The horses kept running west, finally getting tired and
slowing down to a trot. When they came to the next farmyard, Willie was
relieved to see that it was the Simon Stucky place. Simon was married
to Ida Juhnke, Ernest's sister, Willie was able to turn the exhausted
horses into the yard and direct them toward the barn. There, facing the
barn, the horses finally stopped and blowed. Willie got off to check about
hitching Lincoln back on. To his surprise, the leather connection was
not broken! How did it come back together? A miracle?
After
composing himself, Willie decided to take the horses back to find his
father. He backed the horses out away from the barn, and tried to get
them out toward the road. Instead, the animals bolted out of control again.

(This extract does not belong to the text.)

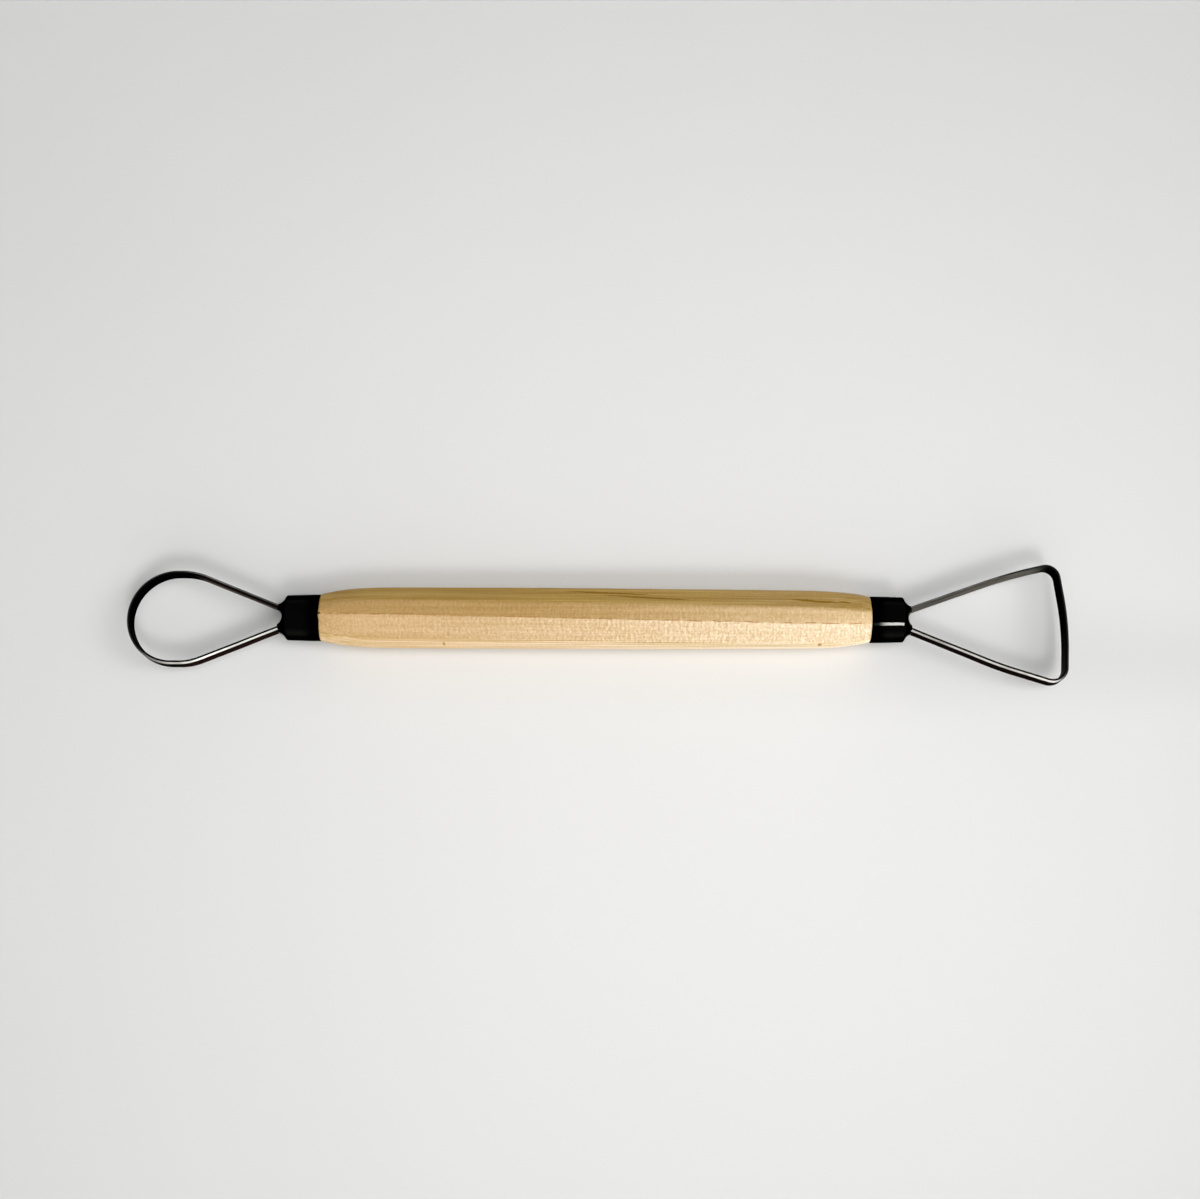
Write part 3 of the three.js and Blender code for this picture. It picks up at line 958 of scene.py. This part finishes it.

This time they headed out toward the open field. In the field was Uncle
Simon working with his "gang plow" and a team of five or six horses. Willie
called out to Uncle Simon for help. Finally the horses stopped. When Uncle
Simon came up to the wagon, Willie said, "Kennst du mich? Ich bin am Ernest
Juhnke sei Bu." (Do you know me? I am Ernest Juhnke's boy.) With Uncle
Simon holding the reins they went to the farmyard and met Val Krehbiel's
car with Willie's worried father inside. The whole runaway, which seemed
an eternity, had covered about one mile.
When they finally got home that noon, somewhat later than
expected, Willie was delighted to discover that his mother had fixed a
meal of "Mak Plotzky," a Swiss-Volhynian poppy-seed delicacy which would
be forever linked in his mind with the great runaway. The next Sunday,
Uncle Ed and Aunt Kate Kaufman Goering came to visit the Juhnke home.
(Kate was Alvina's sister.) Everyone wanted to hear about the runaway.
Aunt Kate was impressed that Willie stayed with the buggy, that he didn't
jump off and get hurt. She said that her boys (Marvin was Willie's age)
would have jumped. That made Willie proud. He was eleven years old and
growing toward manhood and responsibility.